Mataram – Di balik gedung megah Pengadilan Tipikor Mataram, amarah publik beriak sejak pagi. Dari Lombok Timur hingga Sumbawa, dari ruang-ruang akademik sampai pesantren, kabar itu menyebar cepat: Rosiady Husaeni Sayuti, mantan Sekda NTB, dituntut 12 tahun penjara.
Sosok yang selama ini dikenal sebagai birokrat cerdas, bersih, dan akademis itu kini duduk di kursi pesakitan atas tuduhan korupsi proyek pembangunan NTB Convention Center (NCC) sebuah proyek yang ironisnya tidak memakai uang negara satu rupiah pun.
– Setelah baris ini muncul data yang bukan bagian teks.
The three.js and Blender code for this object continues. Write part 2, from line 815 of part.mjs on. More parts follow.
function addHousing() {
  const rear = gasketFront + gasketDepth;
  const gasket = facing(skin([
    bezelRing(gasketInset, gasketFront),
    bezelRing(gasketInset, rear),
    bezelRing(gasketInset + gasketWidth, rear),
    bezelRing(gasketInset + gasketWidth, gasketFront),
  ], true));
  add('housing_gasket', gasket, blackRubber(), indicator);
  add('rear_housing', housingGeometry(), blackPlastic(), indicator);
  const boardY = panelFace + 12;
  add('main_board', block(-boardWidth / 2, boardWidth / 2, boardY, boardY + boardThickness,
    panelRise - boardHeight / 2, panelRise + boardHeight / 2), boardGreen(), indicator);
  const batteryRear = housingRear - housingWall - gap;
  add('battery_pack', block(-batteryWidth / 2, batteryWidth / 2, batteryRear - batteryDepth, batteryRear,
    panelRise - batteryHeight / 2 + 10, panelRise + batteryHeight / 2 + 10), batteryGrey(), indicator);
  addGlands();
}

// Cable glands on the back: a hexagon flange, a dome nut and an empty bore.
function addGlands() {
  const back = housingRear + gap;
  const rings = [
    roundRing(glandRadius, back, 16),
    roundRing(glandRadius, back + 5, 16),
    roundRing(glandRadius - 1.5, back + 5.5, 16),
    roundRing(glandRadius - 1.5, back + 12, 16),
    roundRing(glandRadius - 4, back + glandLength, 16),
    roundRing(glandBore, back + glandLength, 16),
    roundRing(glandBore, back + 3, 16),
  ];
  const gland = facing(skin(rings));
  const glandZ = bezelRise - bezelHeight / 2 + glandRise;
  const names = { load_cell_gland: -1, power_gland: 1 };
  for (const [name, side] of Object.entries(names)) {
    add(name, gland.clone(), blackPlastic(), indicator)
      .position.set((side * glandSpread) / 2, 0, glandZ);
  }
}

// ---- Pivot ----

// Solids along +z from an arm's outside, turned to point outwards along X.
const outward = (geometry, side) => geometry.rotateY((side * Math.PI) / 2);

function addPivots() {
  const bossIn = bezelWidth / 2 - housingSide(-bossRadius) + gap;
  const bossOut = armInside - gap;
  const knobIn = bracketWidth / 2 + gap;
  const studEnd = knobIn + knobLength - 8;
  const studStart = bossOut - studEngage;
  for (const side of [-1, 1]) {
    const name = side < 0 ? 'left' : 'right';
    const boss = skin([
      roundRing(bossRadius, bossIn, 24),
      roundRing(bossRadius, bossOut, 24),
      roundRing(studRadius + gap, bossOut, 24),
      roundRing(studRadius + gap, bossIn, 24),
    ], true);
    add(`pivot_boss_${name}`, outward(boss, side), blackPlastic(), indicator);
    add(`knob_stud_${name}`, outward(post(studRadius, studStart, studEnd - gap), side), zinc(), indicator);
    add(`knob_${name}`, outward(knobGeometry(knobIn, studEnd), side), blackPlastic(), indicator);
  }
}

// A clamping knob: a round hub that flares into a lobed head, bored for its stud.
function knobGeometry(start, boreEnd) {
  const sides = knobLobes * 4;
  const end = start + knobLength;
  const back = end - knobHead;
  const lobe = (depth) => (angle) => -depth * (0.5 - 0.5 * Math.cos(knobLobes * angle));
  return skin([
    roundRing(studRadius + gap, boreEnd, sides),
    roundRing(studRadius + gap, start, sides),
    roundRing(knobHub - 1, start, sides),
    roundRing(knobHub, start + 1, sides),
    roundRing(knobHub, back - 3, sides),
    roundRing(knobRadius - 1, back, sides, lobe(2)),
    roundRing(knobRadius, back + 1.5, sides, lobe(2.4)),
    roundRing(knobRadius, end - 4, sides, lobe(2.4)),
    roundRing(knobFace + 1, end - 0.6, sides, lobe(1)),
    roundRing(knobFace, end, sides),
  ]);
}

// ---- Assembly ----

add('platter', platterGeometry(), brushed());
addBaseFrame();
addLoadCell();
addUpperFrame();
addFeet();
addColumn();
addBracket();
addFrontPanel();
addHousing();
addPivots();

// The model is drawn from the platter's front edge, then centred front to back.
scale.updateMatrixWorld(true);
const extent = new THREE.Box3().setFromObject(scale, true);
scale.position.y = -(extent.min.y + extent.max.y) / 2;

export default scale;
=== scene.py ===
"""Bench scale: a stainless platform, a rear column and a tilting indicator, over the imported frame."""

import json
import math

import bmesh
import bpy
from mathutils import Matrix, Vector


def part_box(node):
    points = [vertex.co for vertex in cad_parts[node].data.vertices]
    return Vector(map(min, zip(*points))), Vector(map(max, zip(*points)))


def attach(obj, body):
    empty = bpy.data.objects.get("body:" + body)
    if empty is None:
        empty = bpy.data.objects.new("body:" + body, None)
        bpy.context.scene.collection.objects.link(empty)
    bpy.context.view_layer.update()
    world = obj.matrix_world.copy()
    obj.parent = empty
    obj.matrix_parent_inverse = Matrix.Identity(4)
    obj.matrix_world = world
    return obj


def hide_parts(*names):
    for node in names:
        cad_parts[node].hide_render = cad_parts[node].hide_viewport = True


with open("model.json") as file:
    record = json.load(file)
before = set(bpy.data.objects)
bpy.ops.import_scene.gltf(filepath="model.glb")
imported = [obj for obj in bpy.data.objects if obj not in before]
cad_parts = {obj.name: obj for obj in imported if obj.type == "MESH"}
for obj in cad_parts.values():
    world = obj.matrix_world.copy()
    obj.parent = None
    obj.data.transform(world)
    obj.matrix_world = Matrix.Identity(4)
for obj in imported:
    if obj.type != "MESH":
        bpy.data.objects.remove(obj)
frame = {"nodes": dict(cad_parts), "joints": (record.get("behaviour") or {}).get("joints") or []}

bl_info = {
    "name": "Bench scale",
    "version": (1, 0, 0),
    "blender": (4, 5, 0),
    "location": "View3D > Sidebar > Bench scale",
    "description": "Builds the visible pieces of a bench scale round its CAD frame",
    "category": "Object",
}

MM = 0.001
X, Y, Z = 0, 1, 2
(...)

Tuntutan yang Mengoyak Nurani
Jaksa Penuntut Umum (JPU) dengan lantang membacakan tuntutan: 12 tahun penjara, denda Rp500 juta, subsider enam bulan kurungan. Alasan mereka, Rosiady dianggap melanggar Pasal 2 ayat (1) juncto Pasal 18 UU Nomor 31 Tahun 1999 jo UU Nomor 20 Tahun 2001 tentang Tipikor.
Jaksa menyebut ada kerugian negara Rp15,2 miliar berdasarkan audit akuntan publik, terdiri dari nilai bangunan pengganti Rp7,2 miliar dan royalti BGS Rp8 miliar. Tapi angka itu tidak pernah terbukti di meja persidangan. Tak ada bukti uang keluar dari APBD maupun APBN, tak ada transaksi keuangan negara yang tercatat, dan tak ada aset pemerintah yang berkurang.
Yang ada justru fakta sebaliknya, pembangunan NCC sepenuhnya dibiayai swasta. Negara malah menerima dua gedung baru Laboratorium Kesehatan Daerah (Labkesda) dan PKBI.
Ketika Fakta Ditinggalkan, Logika Dibuang
Fakta-fakta itu dibenarkan langsung oleh Tuan Guru Bajang (TGB) M. Zainul Majdi, Gubernur NTB saat proyek NCC berjalan.
Dalam kesaksiannya di persidangan, TGB menegaskan tidak ada aliran dana dari PT Lombok Plaza kepada Rosiady maupun sebaliknya.
“Tidak ada dana APBD atau APBN yang digunakan dalam proyek NCC. Seluruh pembiayaan berasal dari pihak swasta. Dan tidak ada uang negara yang mengalir kepada Pak Rosiady,” tegas TGB dalam ruang sidang yang hening.